Certes, le coût exorbitant du logement et de l’immobilier britannique (un secteur qu’hélas Margaret Tatcher a omis de libéraliser) ou l’augmentation des droits d’inscription dans les universités peuvent être mis au banc des accusés. Mais l'on doute que parmi ces casseurs vaquent des affamés de culture, à moins que quelques-uns soient assoiffés de sharia devant ces Babylone de dépravation luxueuse que sont nos capitales occidentales. Il est tristement amusant d’apprendre que, dans un quartier anglais particulièrement dévasté, le seul magasin épargné fut une librairie.
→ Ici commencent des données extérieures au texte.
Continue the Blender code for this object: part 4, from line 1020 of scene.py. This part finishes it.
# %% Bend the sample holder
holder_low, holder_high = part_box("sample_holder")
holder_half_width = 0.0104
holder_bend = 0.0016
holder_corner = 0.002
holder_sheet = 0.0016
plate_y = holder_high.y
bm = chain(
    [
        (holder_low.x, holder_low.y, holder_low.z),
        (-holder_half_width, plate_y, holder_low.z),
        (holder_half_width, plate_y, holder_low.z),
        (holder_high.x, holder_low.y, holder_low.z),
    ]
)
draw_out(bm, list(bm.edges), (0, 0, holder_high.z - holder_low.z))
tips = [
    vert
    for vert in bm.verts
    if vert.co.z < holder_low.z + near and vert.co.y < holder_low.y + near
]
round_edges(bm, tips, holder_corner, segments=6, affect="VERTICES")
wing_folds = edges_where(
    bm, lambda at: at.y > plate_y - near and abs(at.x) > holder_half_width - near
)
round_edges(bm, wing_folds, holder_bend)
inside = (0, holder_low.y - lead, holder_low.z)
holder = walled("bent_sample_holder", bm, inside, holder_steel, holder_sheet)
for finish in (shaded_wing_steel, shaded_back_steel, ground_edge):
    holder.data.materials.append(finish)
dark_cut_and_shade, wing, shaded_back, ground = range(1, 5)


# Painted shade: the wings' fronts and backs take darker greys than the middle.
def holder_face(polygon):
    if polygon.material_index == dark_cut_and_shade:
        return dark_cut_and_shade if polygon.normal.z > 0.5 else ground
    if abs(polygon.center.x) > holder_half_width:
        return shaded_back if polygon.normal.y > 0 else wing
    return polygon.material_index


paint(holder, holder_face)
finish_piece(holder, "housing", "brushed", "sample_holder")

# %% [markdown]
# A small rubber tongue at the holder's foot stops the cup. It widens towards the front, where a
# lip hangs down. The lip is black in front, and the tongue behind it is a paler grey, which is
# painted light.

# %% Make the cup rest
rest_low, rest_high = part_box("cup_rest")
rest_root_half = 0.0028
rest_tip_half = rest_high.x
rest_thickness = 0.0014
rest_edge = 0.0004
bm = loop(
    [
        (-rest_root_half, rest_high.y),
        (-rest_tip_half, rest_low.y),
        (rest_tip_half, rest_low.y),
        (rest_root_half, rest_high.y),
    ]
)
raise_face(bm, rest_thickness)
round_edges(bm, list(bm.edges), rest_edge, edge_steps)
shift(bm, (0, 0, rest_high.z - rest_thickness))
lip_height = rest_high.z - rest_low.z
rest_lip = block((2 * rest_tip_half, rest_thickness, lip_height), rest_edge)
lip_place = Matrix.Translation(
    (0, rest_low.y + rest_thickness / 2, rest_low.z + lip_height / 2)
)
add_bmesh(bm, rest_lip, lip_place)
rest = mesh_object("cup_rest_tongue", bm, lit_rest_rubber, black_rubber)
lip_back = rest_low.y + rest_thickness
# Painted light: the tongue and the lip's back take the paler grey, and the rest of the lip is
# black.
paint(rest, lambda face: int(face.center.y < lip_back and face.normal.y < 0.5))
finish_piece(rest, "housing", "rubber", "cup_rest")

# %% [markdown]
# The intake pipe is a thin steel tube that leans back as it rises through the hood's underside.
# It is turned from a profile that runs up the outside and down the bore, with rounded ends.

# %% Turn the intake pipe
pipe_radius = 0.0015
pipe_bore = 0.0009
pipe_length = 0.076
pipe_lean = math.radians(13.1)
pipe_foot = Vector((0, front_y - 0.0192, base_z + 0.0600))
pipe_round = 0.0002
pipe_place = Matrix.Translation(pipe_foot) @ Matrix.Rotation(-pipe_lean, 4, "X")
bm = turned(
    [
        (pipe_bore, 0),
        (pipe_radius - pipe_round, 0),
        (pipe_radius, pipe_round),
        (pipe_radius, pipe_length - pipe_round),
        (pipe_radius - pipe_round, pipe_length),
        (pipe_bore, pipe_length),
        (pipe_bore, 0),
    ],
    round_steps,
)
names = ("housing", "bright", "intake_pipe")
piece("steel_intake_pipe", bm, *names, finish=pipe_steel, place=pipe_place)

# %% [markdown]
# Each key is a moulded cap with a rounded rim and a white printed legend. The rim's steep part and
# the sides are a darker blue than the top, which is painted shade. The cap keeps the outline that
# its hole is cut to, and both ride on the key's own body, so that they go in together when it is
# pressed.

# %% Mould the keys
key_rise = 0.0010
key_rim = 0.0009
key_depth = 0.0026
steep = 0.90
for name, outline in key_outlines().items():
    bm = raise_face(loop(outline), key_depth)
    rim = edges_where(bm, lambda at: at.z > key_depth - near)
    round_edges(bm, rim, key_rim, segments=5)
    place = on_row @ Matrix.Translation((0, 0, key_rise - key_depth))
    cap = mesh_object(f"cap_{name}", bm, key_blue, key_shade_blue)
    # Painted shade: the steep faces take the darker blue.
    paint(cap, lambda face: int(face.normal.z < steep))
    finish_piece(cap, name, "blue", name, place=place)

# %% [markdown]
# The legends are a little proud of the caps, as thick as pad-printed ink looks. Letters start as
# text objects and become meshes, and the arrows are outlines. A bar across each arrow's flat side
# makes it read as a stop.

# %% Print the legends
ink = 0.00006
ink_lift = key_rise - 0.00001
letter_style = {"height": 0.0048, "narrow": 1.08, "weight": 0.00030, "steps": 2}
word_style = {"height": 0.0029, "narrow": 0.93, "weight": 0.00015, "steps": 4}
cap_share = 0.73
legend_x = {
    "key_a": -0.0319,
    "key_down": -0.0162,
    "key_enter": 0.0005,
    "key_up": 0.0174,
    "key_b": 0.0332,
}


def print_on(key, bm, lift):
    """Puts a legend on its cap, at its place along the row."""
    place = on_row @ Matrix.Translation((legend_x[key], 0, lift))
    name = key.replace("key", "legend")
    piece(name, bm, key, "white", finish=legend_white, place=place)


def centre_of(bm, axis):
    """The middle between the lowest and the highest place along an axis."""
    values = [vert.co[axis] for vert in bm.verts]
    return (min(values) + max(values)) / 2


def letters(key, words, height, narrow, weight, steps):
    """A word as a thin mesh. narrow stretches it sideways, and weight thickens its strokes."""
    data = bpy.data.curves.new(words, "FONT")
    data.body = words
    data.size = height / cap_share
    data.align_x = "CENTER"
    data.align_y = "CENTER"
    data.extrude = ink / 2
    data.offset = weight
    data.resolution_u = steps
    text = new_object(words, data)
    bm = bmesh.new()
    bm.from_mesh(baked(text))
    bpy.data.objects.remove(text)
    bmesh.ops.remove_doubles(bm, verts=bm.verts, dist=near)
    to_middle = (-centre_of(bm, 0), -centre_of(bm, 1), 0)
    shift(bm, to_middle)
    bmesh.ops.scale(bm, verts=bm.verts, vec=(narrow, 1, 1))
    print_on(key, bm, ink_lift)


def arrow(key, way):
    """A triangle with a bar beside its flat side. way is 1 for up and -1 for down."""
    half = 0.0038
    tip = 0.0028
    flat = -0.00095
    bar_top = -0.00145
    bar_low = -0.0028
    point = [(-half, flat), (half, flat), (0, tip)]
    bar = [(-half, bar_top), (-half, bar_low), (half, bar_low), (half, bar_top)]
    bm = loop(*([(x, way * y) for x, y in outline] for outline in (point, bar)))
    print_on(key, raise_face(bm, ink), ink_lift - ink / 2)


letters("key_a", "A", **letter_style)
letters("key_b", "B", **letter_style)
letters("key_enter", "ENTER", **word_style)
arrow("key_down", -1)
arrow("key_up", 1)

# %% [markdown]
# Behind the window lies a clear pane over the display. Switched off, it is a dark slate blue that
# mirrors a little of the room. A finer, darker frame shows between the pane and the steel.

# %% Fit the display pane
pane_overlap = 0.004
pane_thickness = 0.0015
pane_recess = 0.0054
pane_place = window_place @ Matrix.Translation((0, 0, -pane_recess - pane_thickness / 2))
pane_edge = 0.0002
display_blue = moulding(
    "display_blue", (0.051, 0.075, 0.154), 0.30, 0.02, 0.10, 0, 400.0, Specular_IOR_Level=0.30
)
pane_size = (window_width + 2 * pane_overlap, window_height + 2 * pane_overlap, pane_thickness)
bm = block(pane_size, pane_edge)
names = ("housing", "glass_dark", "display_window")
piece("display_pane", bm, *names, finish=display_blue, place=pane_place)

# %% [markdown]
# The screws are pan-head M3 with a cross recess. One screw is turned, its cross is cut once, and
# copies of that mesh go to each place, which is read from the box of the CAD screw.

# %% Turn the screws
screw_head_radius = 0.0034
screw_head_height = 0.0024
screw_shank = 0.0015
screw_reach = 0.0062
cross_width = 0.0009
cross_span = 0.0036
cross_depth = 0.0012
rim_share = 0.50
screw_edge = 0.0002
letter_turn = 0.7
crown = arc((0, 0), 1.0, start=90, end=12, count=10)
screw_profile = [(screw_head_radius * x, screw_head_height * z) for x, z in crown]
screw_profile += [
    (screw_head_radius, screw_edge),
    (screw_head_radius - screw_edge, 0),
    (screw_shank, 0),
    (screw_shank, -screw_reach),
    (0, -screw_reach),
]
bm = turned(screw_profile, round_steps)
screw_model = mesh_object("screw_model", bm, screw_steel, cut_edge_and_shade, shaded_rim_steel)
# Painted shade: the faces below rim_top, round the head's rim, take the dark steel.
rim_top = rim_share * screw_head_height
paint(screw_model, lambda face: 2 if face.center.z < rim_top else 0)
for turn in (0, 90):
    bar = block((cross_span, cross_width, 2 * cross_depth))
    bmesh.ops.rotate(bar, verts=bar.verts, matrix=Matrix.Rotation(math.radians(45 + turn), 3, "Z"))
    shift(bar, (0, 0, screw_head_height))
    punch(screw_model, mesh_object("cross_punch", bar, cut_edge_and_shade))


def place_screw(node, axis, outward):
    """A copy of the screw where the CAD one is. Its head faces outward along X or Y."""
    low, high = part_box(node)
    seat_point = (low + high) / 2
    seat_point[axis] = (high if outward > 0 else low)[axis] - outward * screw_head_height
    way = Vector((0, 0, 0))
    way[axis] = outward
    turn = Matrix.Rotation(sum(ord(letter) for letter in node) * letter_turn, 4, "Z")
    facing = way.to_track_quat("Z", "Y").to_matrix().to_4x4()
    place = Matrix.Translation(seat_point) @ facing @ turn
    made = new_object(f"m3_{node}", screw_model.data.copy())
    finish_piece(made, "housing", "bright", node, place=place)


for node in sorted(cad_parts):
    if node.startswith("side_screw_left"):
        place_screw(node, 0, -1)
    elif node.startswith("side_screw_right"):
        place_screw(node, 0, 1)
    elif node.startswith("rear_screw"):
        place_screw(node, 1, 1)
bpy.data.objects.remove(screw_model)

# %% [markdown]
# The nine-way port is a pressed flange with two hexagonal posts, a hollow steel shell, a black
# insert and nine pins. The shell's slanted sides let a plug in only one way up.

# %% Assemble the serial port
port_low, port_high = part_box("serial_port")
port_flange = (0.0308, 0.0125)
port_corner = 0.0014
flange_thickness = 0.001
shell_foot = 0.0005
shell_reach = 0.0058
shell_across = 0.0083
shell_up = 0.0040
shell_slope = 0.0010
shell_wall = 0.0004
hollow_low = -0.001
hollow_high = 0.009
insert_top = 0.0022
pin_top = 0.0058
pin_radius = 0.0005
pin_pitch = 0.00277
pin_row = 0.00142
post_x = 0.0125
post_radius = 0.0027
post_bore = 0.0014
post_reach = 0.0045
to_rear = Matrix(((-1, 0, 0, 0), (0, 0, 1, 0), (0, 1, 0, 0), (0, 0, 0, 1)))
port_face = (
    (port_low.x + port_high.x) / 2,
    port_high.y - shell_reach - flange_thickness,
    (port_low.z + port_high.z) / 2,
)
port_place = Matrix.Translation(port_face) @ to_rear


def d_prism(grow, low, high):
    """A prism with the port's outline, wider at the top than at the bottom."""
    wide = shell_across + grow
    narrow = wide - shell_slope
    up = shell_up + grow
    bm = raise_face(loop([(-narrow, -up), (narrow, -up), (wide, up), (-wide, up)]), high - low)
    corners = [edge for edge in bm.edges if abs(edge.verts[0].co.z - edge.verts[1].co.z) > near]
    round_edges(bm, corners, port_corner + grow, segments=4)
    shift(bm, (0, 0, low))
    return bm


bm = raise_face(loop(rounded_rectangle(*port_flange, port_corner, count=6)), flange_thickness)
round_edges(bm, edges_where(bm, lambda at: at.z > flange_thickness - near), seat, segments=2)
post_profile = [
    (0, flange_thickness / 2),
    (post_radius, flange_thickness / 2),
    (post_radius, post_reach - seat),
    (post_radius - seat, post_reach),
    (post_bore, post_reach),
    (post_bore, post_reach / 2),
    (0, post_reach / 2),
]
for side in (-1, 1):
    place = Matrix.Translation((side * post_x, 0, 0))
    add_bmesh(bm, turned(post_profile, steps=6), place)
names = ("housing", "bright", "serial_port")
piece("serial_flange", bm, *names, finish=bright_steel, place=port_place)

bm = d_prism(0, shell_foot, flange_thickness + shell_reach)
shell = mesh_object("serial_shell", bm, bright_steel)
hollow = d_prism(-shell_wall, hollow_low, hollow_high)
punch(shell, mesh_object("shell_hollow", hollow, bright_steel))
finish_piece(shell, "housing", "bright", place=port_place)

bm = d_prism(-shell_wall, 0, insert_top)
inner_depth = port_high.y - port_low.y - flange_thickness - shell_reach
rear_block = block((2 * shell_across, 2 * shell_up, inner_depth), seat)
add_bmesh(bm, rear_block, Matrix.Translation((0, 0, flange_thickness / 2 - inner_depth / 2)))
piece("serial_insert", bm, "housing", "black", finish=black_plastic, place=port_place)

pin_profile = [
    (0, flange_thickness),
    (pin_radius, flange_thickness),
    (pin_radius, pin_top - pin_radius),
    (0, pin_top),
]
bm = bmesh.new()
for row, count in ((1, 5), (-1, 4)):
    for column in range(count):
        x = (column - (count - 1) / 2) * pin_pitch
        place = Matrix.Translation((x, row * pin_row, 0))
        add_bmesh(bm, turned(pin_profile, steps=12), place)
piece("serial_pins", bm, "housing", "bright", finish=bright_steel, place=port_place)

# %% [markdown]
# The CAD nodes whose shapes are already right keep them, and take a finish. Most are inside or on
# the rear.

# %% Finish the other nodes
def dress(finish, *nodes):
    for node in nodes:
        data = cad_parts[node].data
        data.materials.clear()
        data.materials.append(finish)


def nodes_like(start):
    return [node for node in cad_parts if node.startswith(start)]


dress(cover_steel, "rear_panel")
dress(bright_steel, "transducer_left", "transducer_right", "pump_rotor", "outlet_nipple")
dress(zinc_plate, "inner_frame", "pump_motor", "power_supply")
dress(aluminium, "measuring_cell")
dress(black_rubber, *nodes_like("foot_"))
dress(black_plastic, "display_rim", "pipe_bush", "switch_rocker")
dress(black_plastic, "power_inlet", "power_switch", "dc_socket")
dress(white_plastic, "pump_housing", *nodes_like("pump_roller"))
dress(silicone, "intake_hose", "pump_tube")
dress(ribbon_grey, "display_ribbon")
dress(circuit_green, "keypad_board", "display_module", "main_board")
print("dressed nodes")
L’on peut également compter, pour une part des responsabilités, sur l’impéritie de la police britannique, souvent non armée, démotivée par les coupes budgétaires, sur l’irrésolution qui a présidé à l’absence d’utilisation des canons à eau, voire de l’armée. Et sur la crainte venue du syndrome Malik Oussekine : que la police blesse ou tue un jeune innocent, manifestant ou activiste -pour utiliser des euphémismes- ou un guerillero barbare et c’en est fini de son devoir d’humanité. Mais jusqu’au le devoir d’humanité protège-t-il l’humanité ? Que faut-il préférer : la mort d’un policier vertueux (il faut croire que cela existe) ou celle d’un criminel en pleine action ? La démission des ainés, des gouvernements, des élites devant leur devoir de protection et de refondation de la civilisation fondée sur la démocratie libérale, même partiellement injuste, est aussi flagrante que déroutante, en un mot : honteuse.
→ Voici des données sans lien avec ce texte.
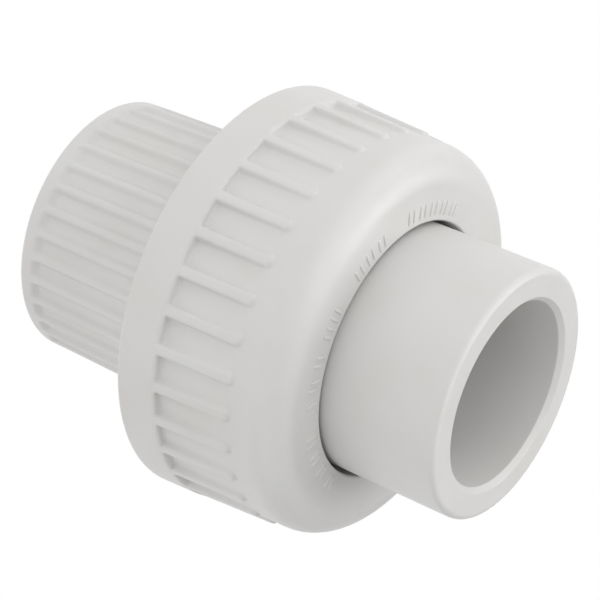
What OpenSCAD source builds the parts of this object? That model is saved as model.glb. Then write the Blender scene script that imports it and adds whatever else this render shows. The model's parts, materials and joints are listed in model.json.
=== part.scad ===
// Pipe union for 3/4 inch rigid PVC pipe: a ribbed, threaded body, a plain end
// connector with a collar, the nut that draws the two together, and the O-ring
// between them. The axis is +Z and the body's socket mouth stands at z = 0.

/* [Pipe] */
// Bore diameter of both solvent-weld sockets
socket_d = 26.8; // [26.7:0.05:27]
// Depth of each socket, mouth to stop
socket_depth = 19; // [16:0.5:22]
// Diameter of the water passage past the sockets
waterway_d = 20.9; // [18:0.1:22]
// Chamfer at each socket mouth
mouth_chamfer = 0.7; // [0.3:0.1:1]

/* [Threaded body] */
// Outer diameter of the hub at its open end, over the ribs
hub_end_d = 38.1; // [37:0.1:39]
// Outer diameter of the hub where it meets the nut, over the ribs
hub_root_d = 39.4; // [38:0.1:41]
// Length of the hub that stands out of the nut
hub_length = 27.4; // [24:0.1:30]
// Number of ribs around the hub
hub_ribs = 33; // [24:1:36]
// Height of the hub ribs
hub_rib_height = 0.5; // [0.3:0.1:0.9]
// Width of the hollow between two hub ribs
hub_hollow_width = 2.1; // [1.4:0.1:2.3]
// Turn of the hub's ribs about the axis, in degrees
hub_turn = 1.3; // [0:0.1:10]
// Plain rim at the hub's open end
hub_rim = 2.2; // [1:0.1:4]

/* [Union nut] */
// Outer diameter of the nut's back ring at its back
nut_ring_d = 60; // [59.5:0.5:62]
// Outer diameter of the back ring at its front
nut_ring_front_d = 59.6; // [59:0.1:62]
// Length of the nut
nut_length = 25.5; // [25:0.1:27]
// Width of the back ring
nut_ring_width = 6.1; // [3:0.1:7]
// Outer diameter of the nut's body at the back ring, between the ribs
nut_body_back_d = 57.4; // [57:0.1:58.4]
// Outer diameter of the nut's body at its front
nut_body_d = 57.2; // [56:0.1:58]
// Radius of the rounding around the nut's front face
nut_front_round = 4.7; // [2:0.1:5]
// Diameter of the hole that the end connector passes through
nut_hole_d = 37.4; // [37:0.1:38]
// Number of ribs around the nut
nut_ribs = 33; // [24:1:36]
// Height of the nut ribs at the back ring
nut_rib_back_height = 1.05; // [0.3:0.05:1.2]
// Height of the nut ribs at their front end
nut_rib_height = 0.5; // [0.3:0.05:0.8]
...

Car nos délinquants, surtout s’ils sont mineurs, sont assurés d’une presque impunité. De par leur nombre d’abord, devant la pusillanimité de la police et de l’autorité ensuite, enfin de l’impéritie de la justice. En effet, le trop peu de juges confrontés à une tâche pléthorique encourage à différer le jugement, détruisant le lien entre le délit et sa punition dans l’esprit du coupable, à classer des affaires sans suite, à l’amnistie, au laxisme pour des voyous à la puissance dix qui n’écopent que d’admonestations risibles pour la dix-huitième fois, et ne sont que des « individus connus des services de police » pour employer l’euphémisme lui aussi connu. Sans compter l’inadaptation des prisons[4], mais aussi l’indépendance de la Justice, guère indépendante des idéologies, qui a trop souvent tendance à penser, dans une perspective rousseauiste et marxiste, que l’homme est naturellement bon et que c’est la société, surtout si elle est capitaliste, raciste et inégalitaire, qui le corrompt…
Ne s’agit-il, de la part du spectre des commentateurs, duFigaroàL’Humanité, que de naïveté, lorsque pauvreté et déshérence sociale paraissent être les seuls responsables ? Ou de la chape cotonneuse de ce politiquement correct socialiste et multiculturel qui ne veut attribuer aucun vice à une jeunesse d’origine immigrée, du Maghreb au Sahel, agitée par l'islamisme qui y trouve prétexte pour proposer la sécurité liberticide de la charia, voire de souche locale, paupérisée comme l’on sait par les méchants spéculateurs de Wall Street et du CAC 40, et dont la déficience d’éducation ne viendrait que du manque de moyens récurrent qui accable le service public ? Jamais fermer les yeux n’a éteint l’incendie qui nous brûle. Aussi la répression ne doit pas être le seul apanage des totalitarismes et de l’ivresse des tyrans, ni d’un fascisme fantasmé par la gauche pour mieux assoir son chantage idéologique. La force, vertu hélas oubliée au profit de celle de l’état de nature et de la « guerre de chacun contre chacun », doit revenir à la main armée du droit et de l’état civil, au service de la protection des libertés, car, disait Hobbes,« les conventions, sans l’épée, ne sont que des mots et sont sans force aucune pour mettre qui que ce soit en sécurité[5] ».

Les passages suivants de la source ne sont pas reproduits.